L’État doit jouer un rôle central dans la régulation et la certification des outils éducatifs.
Une charte nationale de l’IA éducative serait nécessaire, fixant les standards d’éthique, de sécurité et de transparence.
Les enseignants doivent aussi être formés à l’usage raisonné de ces technologies, pour mieux accompagner les élèves et repérer les dérives.
La protection des données : un enjeu vital
Les plateformes d’IA doivent être soumises à des règles strictes de protection des données personnelles des mineurs.
Aucune information ne devrait être collectée ni réutilisée à des fins commerciales.

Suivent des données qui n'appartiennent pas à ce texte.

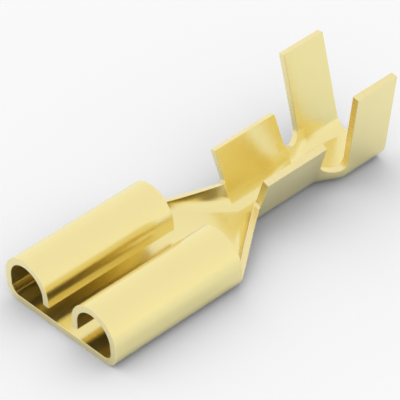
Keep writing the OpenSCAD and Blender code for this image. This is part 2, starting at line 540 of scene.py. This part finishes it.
# marks to the millimetre: along the blank, across it and into it, or along an edge and into it
CLOUDS = (0.35, 0.6, 0.6)
MILL_LINES = (0.7, 11.0, 1.0)
SHEAR_LINES = (9.0, 1.2, 1.0)

# detail of a noise, and the range that most of its values keep to
BROAD = 2.0
FINE = 3.0
NOISE_LOW = 0.3
NOISE_HIGH = 0.7


def new_material(name):
    """A material with nodes, its node tree and its shader."""
    material = bpy.data.materials.new(name)
    material.use_nodes = True
    tree = material.node_tree
    return material, tree, tree.nodes["Principled BSDF"]


def noise(tree, where, marks_per_mm, detail):
    """Noise over a stored place on the sheet, with a count of marks to the millimetre each way."""
    place = tree.nodes.new("ShaderNodeAttribute")
    place.attribute_name = where
    scale = tree.nodes.new("ShaderNodeMapping")
    scale.inputs["Scale"].default_value = [count / MM for count in marks_per_mm]
    tree.links.new(place.outputs["Vector"], scale.inputs["Vector"])
    pattern = tree.nodes.new("ShaderNodeTexNoise")
    pattern.inputs["Scale"].default_value = 1.0
    pattern.inputs["Detail"].default_value = detail
    tree.links.new(scale.outputs["Vector"], pattern.inputs["Vector"])
    return pattern.outputs["Fac"]


def spread(tree, source, middle, change):
    """The usual range of a noise, stretched over a change to either side of the middle."""
    node = tree.nodes.new("ShaderNodeMapRange")
    node.inputs["From Min"].default_value = NOISE_LOW
    node.inputs["From Max"].default_value = NOISE_HIGH
    node.inputs["To Min"].default_value = middle - change
    node.inputs["To Max"].default_value = middle + change
    tree.links.new(source, node.inputs["Value"])
    return node.outputs["Result"]


def mix_node(tree, source, first, second):
    """From the first colour, where the source is 0, to the second, where it is 1."""
    node = tree.nodes.new("ShaderNodeMix")
    node.data_type = "RGBA"
    colours = [socket for socket in node.inputs if socket.type == "RGBA"]
    for socket, value in zip(colours, (first, second)):
        socket.default_value = (*value, 1.0)
    tree.links.new(source, node.inputs["Factor"])
    return next(socket for socket in node.outputs if socket.type == "RGBA")


def tint(tree, source, base, change):
    """The base colour, lighter and darker by a share of itself."""
    dark = [c * (1 - change) for c in base]
    light = [min(c * (1 + change), 1.0) for c in base]
    return mix_node(tree, source, dark, light)


def bump(tree, source, depth):
    """A normal that follows the source as a height, with a depth in metres."""
    node = tree.nodes.new("ShaderNodeBump")
    node.inputs["Strength"].default_value = 1.0
    node.inputs["Distance"].default_value = depth
    tree.links.new(source, node.inputs["Height"])
    return node.outputs["Normal"]


def film(shader, look):
    """Metal under a thin clear film, which makes its sheen paler."""
    shader.inputs["Metallic"].default_value = look.metal
    shader.inputs["Coat Weight"].default_value = look.film
    shader.inputs["Coat IOR"].default_value = look.film_ior
    shader.inputs["Coat Roughness"].default_value = look.film_gloss


def brass_face():
    """Rolled faces: satin and slightly cloudy, with faint marks of the mill along the terminal."""
    look = bpy.context.scene.terminal_brass
    material, tree, shader = new_material("brass_rolled")
    film(shader, look)
    clouds = noise(tree, "blank", CLOUDS, BROAD)
    lines = noise(tree, "blank", MILL_LINES, FINE)
    tree.links.new(tint(tree, clouds, look.brass, look.cloud), shader.inputs["Base Color"])
    tree.links.new(spread(tree, lines, look.gloss, look.streak), shader.inputs["Roughness"])
    tree.links.new(bump(tree, lines, look.marks), shader.inputs["Normal"])
    return material


def brass_cut():
    """Sheared edges: duller, with the tool's marks across the thickness of the sheet."""
    look = bpy.context.scene.terminal_brass
    material, tree, shader = new_material("brass_sheared")
    film(shader, look)
    tears = noise(tree, "shear", SHEAR_LINES, FINE)
    tree.links.new(tint(tree, tears, look.sheared, look.edge_cloud), shader.inputs["Base Color"])
    tree.links.new(spread(tree, tears, look.edge_gloss, look.edge_streak), shader.inputs["Roughness"])
    tree.links.new(bump(tree, tears, look.tears), shader.inputs["Normal"])
    return material


# ---------------------------------------------------------------- stage

TABLE_HALF = 0.6  # metres
WHITE = (1.0, 1.0, 1.0)
KEY_CORE = 0.6  # share of the key light's spread that is at full strength
SENSOR = 36.0  # millimetres
NEAR_CLIP = 0.01  # metres


def make_table(look):
    """A white table top at the height of the underside."""
    mesh = bpy.data.meshes.new("table_top")
    signs = ((-1, -1), (1, -1), (1, 1), (-1, 1))
    mesh.from_pydata([(a * TABLE_HALF, b * TABLE_HALF, LOW.z) for a, b in signs], [], [(0, 1, 2, 3)])
    material, tree, shader = new_material("white_table")
    shader.inputs["Roughness"].default_value = 1.0
    shader.inputs["Specular IOR Level"].default_value = 0.0
    path = tree.nodes.new("ShaderNodeLightPath")
    seen = mix_node(tree, path.outputs["Is Camera Ray"], look.floor_glow, look.floor)
    tree.links.new(seen, shader.inputs["Base Color"])
    mesh.materials.append(material)
    table = bpy.data.objects.new("table_top", mesh)
    bpy.context.scene.collection.objects.link(table)


def make_light(look):
    """A pale sky all round, with one soft patch in it. The brass mirrors no light onto the table."""
    scene = bpy.context.scene
    scene.view_settings.view_transform = "Standard"
    scene.cycles.caustics_reflective = False
    world = bpy.data.worlds.new("studio_sky")
    world.use_nodes = True
    tree = world.node_tree
    sky = tree.nodes["Background"]
    above = math_node(tree, "MAXIMUM", toward(tree, 0.0, math.pi / 2), 0.0)
    height = math_node(tree, "POWER", above, look.rise)
    tree.links.new(mix_node(tree, height, look.low_sky, WHITE), sky.inputs["Color"])
    even = math_node(tree, "MULTIPLY_ADD", height, look.zenith - look.horizon, look.horizon)
    patch = tree.nodes.new("ShaderNodeMapRange")
    patch.interpolation_type = "SMOOTHSTEP"
    patch.inputs["From Min"].default_value = math.cos(look.key_spread)
    patch.inputs["From Max"].default_value = math.cos(KEY_CORE * look.key_spread)
    patch.inputs["To Max"].default_value = look.key
    tree.links.new(toward(tree, look.key_azimuth, look.key_elevation), patch.inputs["Value"])
    tree.links.new(math_node(tree, "ADD", even, patch.outputs["Result"]), sky.inputs["Strength"])
    scene.world = world


def toward(tree, azimuth, elevation):
    """How closely each direction of the sky points the given way, from -1 to 1."""
    place = tree.nodes.new("ShaderNodeTexCoord")
    node = tree.nodes.new("ShaderNodeVectorMath")
    node.operation = "DOT_PRODUCT"
    node.inputs[1].default_value = direction(azimuth, elevation)
    tree.links.new(place.outputs["Generated"], node.inputs[0])
    return node.outputs["Value"]


def math_node(tree, operation, *values):
    """A Math node; each value is a number or the output of another node."""
    node = tree.nodes.new("ShaderNodeMath")
    node.operation = operation
    for socket, value in zip(node.inputs, values):
        if isinstance(value, bpy.types.NodeSocket):
            tree.links.new(value, socket)
        else:
            socket.default_value = value
    return node.outputs["Value"]


def direction(azimuth, elevation):
    """Unit vector with an azimuth from +X towards +Y and an elevation above the horizon."""
    level = math.cos(elevation)
    return Vector((level * math.cos(azimuth), level * math.sin(azimuth), math.sin(elevation)))


def make_camera(look):
    """The camera, turned about its line of sight and aimed at a point of the table."""
    aim = Vector((look.aim_x, look.aim_y, 0.0))
    back = -direction(look.azimuth, -look.elevation)
    right = (-back).cross(Vector((0.0, 0.0, 1.0))).normalized()
    up = right.cross(-back)
    turned_right = right * math.cos(look.roll) + up * math.sin(look.roll)
    turned_up = up * math.cos(look.roll) - right * math.sin(look.roll)
    data = bpy.data.cameras.new("camera")
    data.sensor_width = SENSOR
    data.lens = SENSOR / 2 / math.tan(look.field / 2)
    data.clip_start = NEAR_CLIP
    camera = bpy.data.objects.new("camera", data)
    turn = Matrix((turned_right, turned_up, back)).transposed().to_4x4()
    camera.matrix_world = Matrix.Translation(aim + back * look.distance) @ turn
    bpy.context.scene.collection.objects.link(camera)
    bpy.context.scene.camera = camera


# ---------------------------------------------------------------- operators


class TERMINAL_OT_sheet(bpy.types.Operator):
    """Build the folded brass sheet"""

    bl_idname = "terminal.sheet"
    bl_label = "Folded Sheet"

    def execute(self, context):
        mesh = sheet_mesh(Fold(context.scene.terminal_sizes), "folded_sheet")
        piece = bpy.data.objects.new("folded_sheet", mesh)
        context.scene.collection.objects.link(piece)
        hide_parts("terminal")
        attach(piece, "root")
        return {"FINISHED"}


class TERMINAL_OT_stage(bpy.types.Operator):
    """Set up the table, the light and the camera"""

    bl_idname = "terminal.stage"
    bl_label = "Table, Light and Camera"

    def execute(self, context):
        look = context.scene.terminal_stage
        make_table(look)
        make_light(look)
        make_camera(look)
        return {"FINISHED"}


class TERMINAL_PT_panel(bpy.types.Panel):
    """Lists the steps and their sizes"""

    bl_label = "Spade Terminal"
    bl_idname = "TERMINAL_PT_panel"
    bl_space_type = "VIEW_3D"
    bl_region_type = "UI"
    bl_category = "Terminal"

    def draw(self, context):
        for step in STEPS:
            self.layout.operator(step.bl_idname)
        for name in GROUPS:
            group = getattr(context.scene, name)
            column = self.layout.column()
            for key in group.__annotations__:
                column.prop(group, key)


STEPS = (TERMINAL_OT_sheet, TERMINAL_OT_stage)
GROUPS = {"terminal_sizes": FoldSizes, "terminal_brass": BrassLook, "terminal_stage": StageLook}


def register():
    for cls in (*GROUPS.values(), *STEPS, TERMINAL_PT_panel):
        bpy.utils.register_class(cls)
    for name, group in GROUPS.items():
        setattr(bpy.types.Scene, name, bpy.props.PointerProperty(type=group))


def unregister():
    for name in GROUPS:
        delattr(bpy.types.Scene, name)
    for cls in (TERMINAL_PT_panel, *reversed(STEPS), *reversed(GROUPS.values())):
        bpy.utils.unregister_class(cls)


def main():
    register()
    bpy.ops.terminal.sheet()
    bpy.ops.terminal.stage()


if __name__ == "__main__":
    main()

La transparence sur les conditions d’utilisation, les sources et les algorithmes employés doit être une obligation légale, afin de préserver la vie privée et la sécurité numérique des enfants.
Une fenêtre qui ne se refermera pas
L’IA s’est installée durablement dans la vie des enfants.
Revenir en arrière serait illusoire ; tarder à encadrer serait imprudent.
L’objectif n’est pas de protéger les jeunes de l’IA, mais par une éducation à et avec l’IA : développer leur esprit critique, leur autonomie intellectuelle et leur responsabilité numérique.
C’est à ce prix que l’école et la famille transformeront un risque diffus en capital d’avenir.